In the period from 25-26 April, 2013 N.I. Vavilov Research Institute of Plant Industry hosted an international workshop for scientists and specialists working on issues of industrial cultivations, processing and breeding of hemp in Baltic region countries. 35 participants represented countries traditionally cultivating and processing hemp – these are Russia, Germany, Latvia, Norway, Poland, Finland, Sweden and Estonia. Attendees discussed current status and future development of biomass processing in various high-tech areas as well as biochar production.
The workshop was to unite efforts of researchers, engineers and entrepreneurs in developing a comprehensive use of biomass, discovering unique opportunities and expansion of products such as fiber, vegetable oil obtained from seeds and essential oil produced from inflorescences, highly nutritious hemp seeds in historical cultivation areas of Baltic region countries.
Russia is widely known as a country traditionally cultivating and processing hemp. Publications of domestic scientists on developing non-drug cultivars are recognized worldwide. The meeting in Saint-Petersburg was to give a positive impulse to international cooperation, that was launched during the last workshop in Latvia, to let in Russian specialists in the framework of German-Russian scientific cooperation network, as well as to the multilateral cooperation system of Baltic countries region.
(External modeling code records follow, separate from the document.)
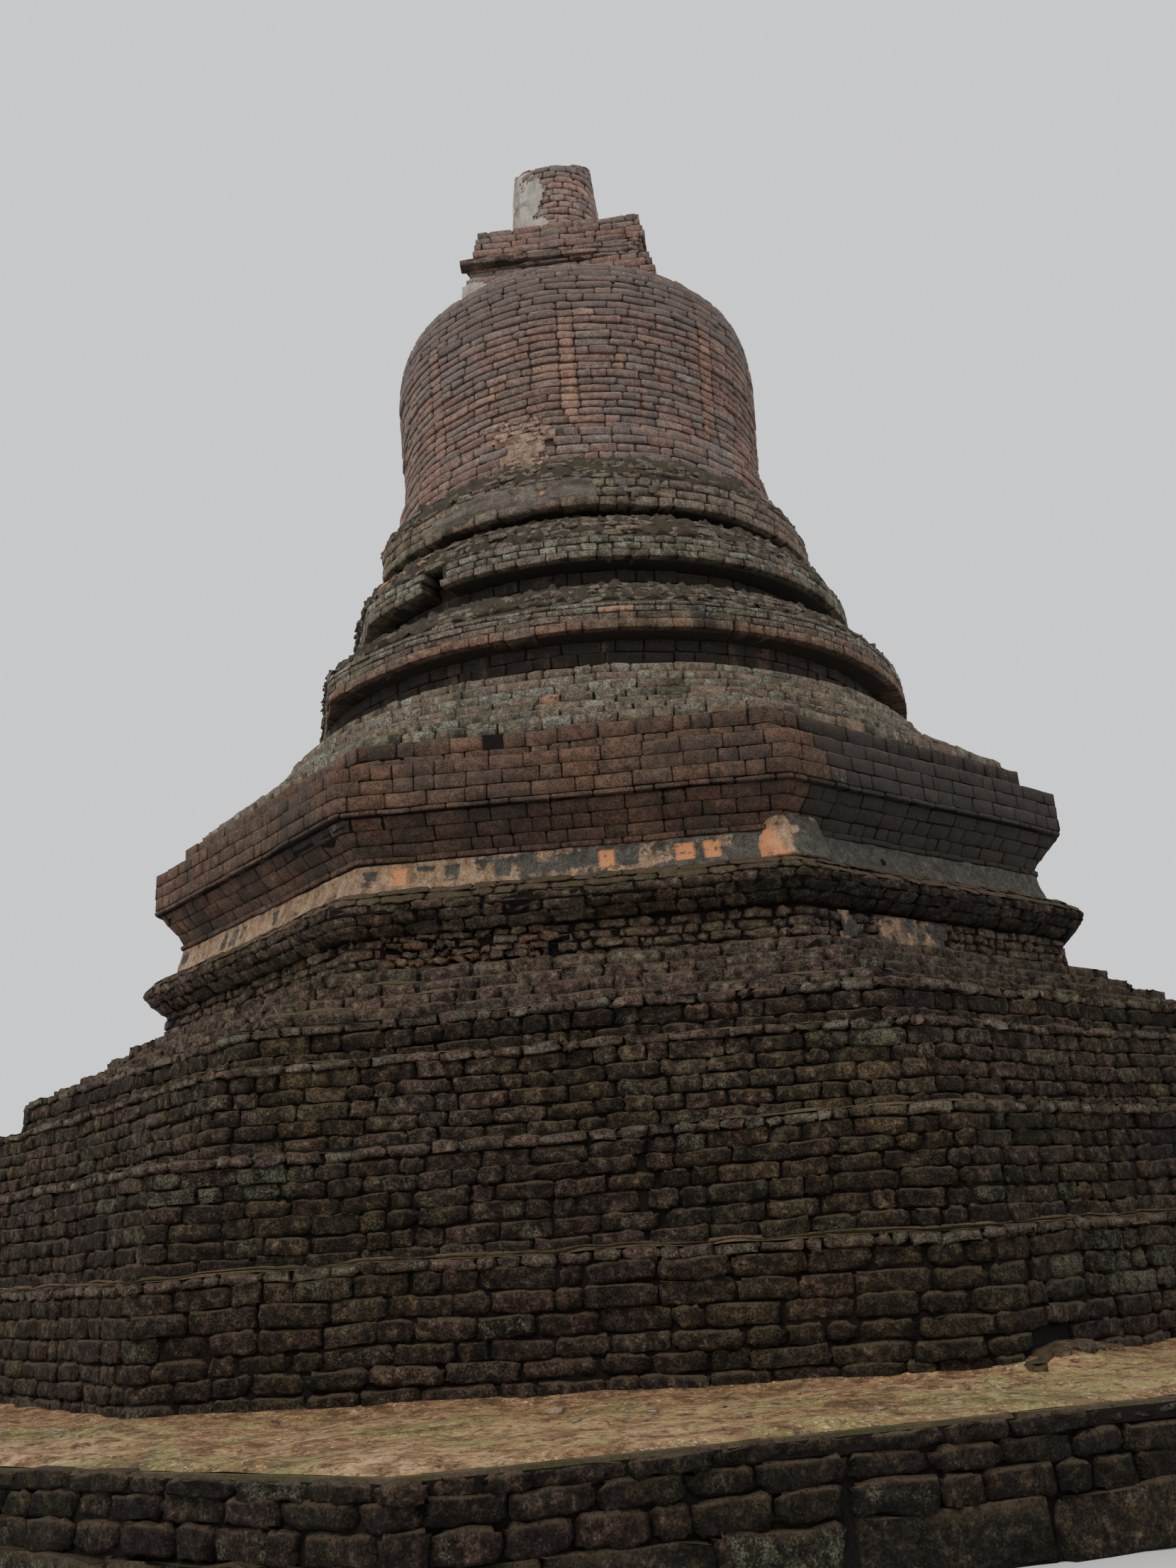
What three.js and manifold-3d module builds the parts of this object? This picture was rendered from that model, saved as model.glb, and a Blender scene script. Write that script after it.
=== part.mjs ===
// Ruined laterite stupa: an octagonal stepped base on a low terrace, a cornice, ring mouldings,
// a bell, a square block and the stub of the spire. Millimetres, +Z up.
// The origin is on the ground under the centre of the terrace; -Y is the front.
import * as THREE from 'three';
import { mergeVertices } from 'three/addons/utils/BufferGeometryUtils.js';
import Module from 'manifold-3d';

const wasm = await Module();
wasm.setup();

// Octagon radii are measured to the corners, ring radii to the outer face.
const gap = 0.4;
const sides = 8;
const roundSegments = 48;

const terrace = {
  cornerRadius: 10600,
  turnDegrees: -2.5,
  wallHeight: 640,
  wallThickness: 520,
  batter: 40,
  copingHeight: 100,
  copingThickness: 560,
};

const tiers = [
  { footRadius: 8140, topRadius: 8110, height: 990 },
  { footRadius: 8000, topRadius: 7970, height: 870 },
  { footRadius: 7430, topRadius: 7390, height: 720 },
  { footRadius: 7110, topRadius: 7070, height: 370 },
];

const slopeCourses = [
  { radius: 6790, height: 140 },
  { radius: 6510, height: 150 },
  { radius: 6230, height: 155 },
  { radius: 5980, height: 165 },
];

const underWall = { radius: 5600, height: 380 };

// Band: foot, lower chamfer, widest course, upper chamfer.
const band = [
  { radius: 5640, rise: 0 },
  { radius: 5790, rise: 115 },
  { radius: 5860, rise: 200 },
  { radius: 5860, rise: 275 },
  { radius: 5700, rise: 400 },
  { radius: 5560, rise: 460 },
];

const recessWall = { footRadius: 5515, topRadius: 5400, height: 310 };
const hump = { width: 620, height: 520, reach: 150, rise: 60, backing: 400, edge: 60 };
const lowerFillet = { radius: 5450, height: 60 };
const cymaSteps = 6;
const cyma = { footRadius: 5400, topRadius: 5690, height: 360 };
const upperFillet = { radius: 5760, height: 50 };
const fascia = { footRadius: 5740, topRadius: 5765, height: 450 };

// Roof parts: corner radius, roundness from 0 (octagon) to 1 (circle), height.
const roofParts = [
  { footRadius: 5420, topRadius: 5400, roundness: 0, height: 350 },
  { footRadius: 5290, topRadius: 5260, roundness: 0.15, height: 160 },
  { footRadius: 5120, topRadius: 5080, roundness: 0.35, height: 150 },
  { footRadius: 4870, topRadius: 4830, roundness: 0.6, height: 160 },
  { footRadius: 4760, topRadius: 4380, roundness: 0.85, height: 540 },
];

// Rings from the lowest up: neck under the lip, lip, then the crown that slopes to the next neck,
// each with its radius and its height.
const rings = [
  { name: 'ring_3', neck: [3770, 430], lip: [4100, 330], crown: [3350, 540] },
  { name: 'ring_2', neck: [3150, 320], lip: [3500, 280], crown: [2930, 560] },
  { name: 'ring_1', neck: [2810, 80], lip: [3100, 380], crown: [2670, 500] },
].map(({ name, neck, lip, crown }) => ({
  name,
  neckRadius: neck[0],
  neckHeight: neck[1],
  lipRadius: lip[0],
  lipHeight: lip[1],
  crownRadius: crown[0],
  crownHeight: crown[1],
}));
// Edge taken off a lip's foot, and where a crown bends inward, as shares of its width and height.
const lipEdge = 60;
const crownBend = { inShare: 0.38, upShare: 0.6 };
// Where the rings are broken: direction seen from above, width of the gap, how deep it goes,
// and how much of the crown over the lip has gone with it, from 0 to 1.
const breaks = {
  ring_3: [
    { azimuthDegrees: -162, width: 4200, depth: 400, crownShare: 1 },
  ],
  ring_2: [
    { azimuthDegrees: -118, width: 330, depth: 330, crownShare: 0.3 },
    { azimuthDegrees: -160, width: 3600, depth: 260, crownShare: 1 },
  ],
  ring_1: [
    { azimuthDegrees: -172, width: 3300, depth: 330, crownShare: 1 },
  ],
};

const bellBase = { footRadius: 2660, topRadius: 2630, height: 520 };
const bell = [
  { radius: 2540, rise: 0 },
  { radius: 2545, rise: 700 },
  { radius: 2580, rise: 1300 },
  { radius: 2600, rise: 1800 },
  { radius: 2580, rise: 2050 },
];
const shoulder = { flatRadius: 1930, height: 760, steps: 7 };

// Block: the places where its stepped cornice has fallen are given by their middle, size and turn.
const block = {
  baseHalf: 1370,
  baseTopHalf: 1356,
  baseHeight: 520,
  wallFootHalf: 1330,
  wallTopHalf: 1240,
  wallHeight: 280,
  corniceSteps: [
    { half: 1300, height: 70 },
    { half: 1420, height: 90 },
    { half: 1340, height: 70 },
    { half: 1250, height: 70 },
  ],
  fallen: [
    { x: 796, y: -1510, length: 3000, depth: 460, turnDegrees: 4 },
    { x: 1420, y: -1000, length: 3000, depth: 460, turnDegrees: 90 },
    { x: -1420, y: 200, length: 3000, depth: 400, turnDegrees: 90 },
  ],
  topFootHalf: 1240,
  topHalf: 1140,
  topHeight: 500,
};
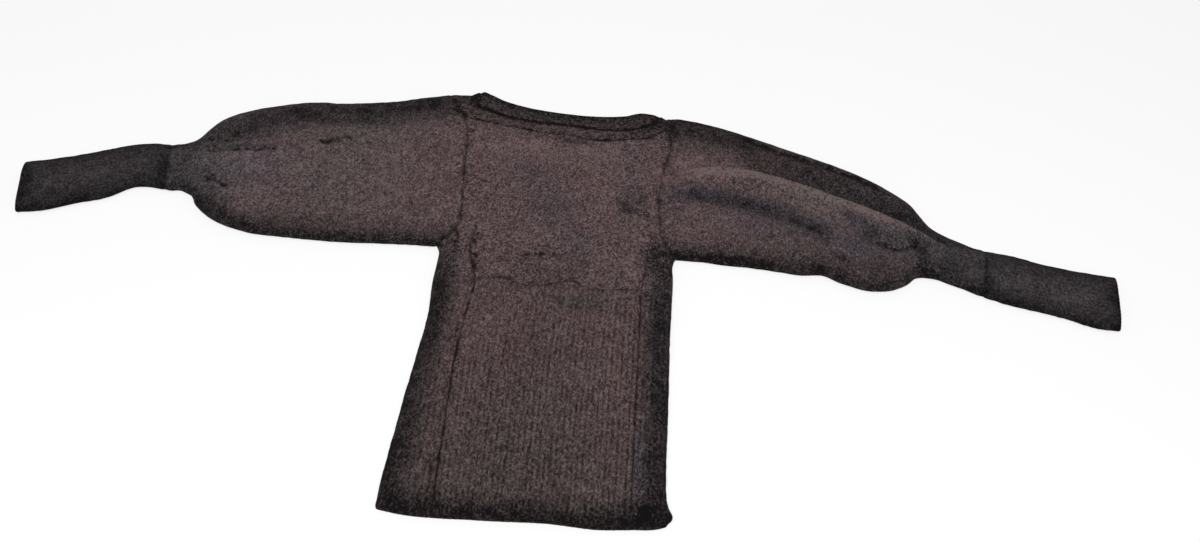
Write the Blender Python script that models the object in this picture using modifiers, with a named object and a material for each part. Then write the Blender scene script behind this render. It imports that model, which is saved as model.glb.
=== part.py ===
"""A wool sweater with full gathered sleeves, laid flat on its back with its front up.

It is felted hand knitting, 3 mm thick, sewn from nine pieces: a plain bodice and a ribbed
lower panel for the front and for the back, two sleeves, two long cuffs and a neckband.
The back panels are the wider ones: they come round the side folds, so that the side seams
lie on the front. Hem, neck, cuffs and armholes are open.

Plan sizes are in metres from the middle of the hem: +X to the wearer's left, +Y to the
neck, +Z up from the floor. The finished sweater is then set with the middle of its box on
the origin.
"""

import math
from collections import namedtuple

import bmesh
import bpy
from mathutils import Vector

# ---------------------------------------------------------------- driving sizes

WALL = 0.003  # one layer of felted wool
SEAM_GAP = 0.0003  # between two pieces at a seam
ROUND_SEAM_GAP = 0.0006  # the same where a seam goes over a rolled fold
TONGUE_GAP = 0.0006  # at the tip of the strip beside a side seam
SEAM_ROW = 0.0025  # the narrow row of faces beside a seam
MERGE = 0.00002  # points closer than this are one point
SLIVER = 0.00001  # edges shorter than this are closed up

FOLD_Z = 0.0045  # the side folds' height above the floor
ROLL = 0.030  # how far in from a fold the upper layer goes on rising
UNDER_ROLL = 0.006  # how far in from a fold the lower layer leaves the floor
ROLL_STEPS = (0.0, 0.0028, 0.0128, 0.030)  # columns of points beside a fold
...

The workshop combined two sessions: presentations on biochar and hemp. Specialists have been discussing issues of vegetable fiber production in the region. In particular they stressed sharp decline in fibre flax (Linum usitatissimum) production in Europe. The European area under cultivation does not exceed 70 thousand hectares. At the same time France and Belgium sow about 60 thousand hectares; cultivation of flax is completely halted in Germany; virtually minimized or halted in Great Britain, Netherlands, Estonia, Latvia, Poland, Czech Republic, Sweden, Denmark, Spain, Portugal and Ukraine.
The discussion revealed that while wrongly relating hemp to vegetable drugs, in Europe it`s considered as one of the main industrial crops with a planting acreage as of 15 thousand hectares. Some lines of hemp processing were considered acute, economically valuable and recommended for introduction in Baltic region countries.
Given that participants of the workshop concluded to extensively develop breeding and genetic research of hemp, to collect, study, evaluate its genetic resources.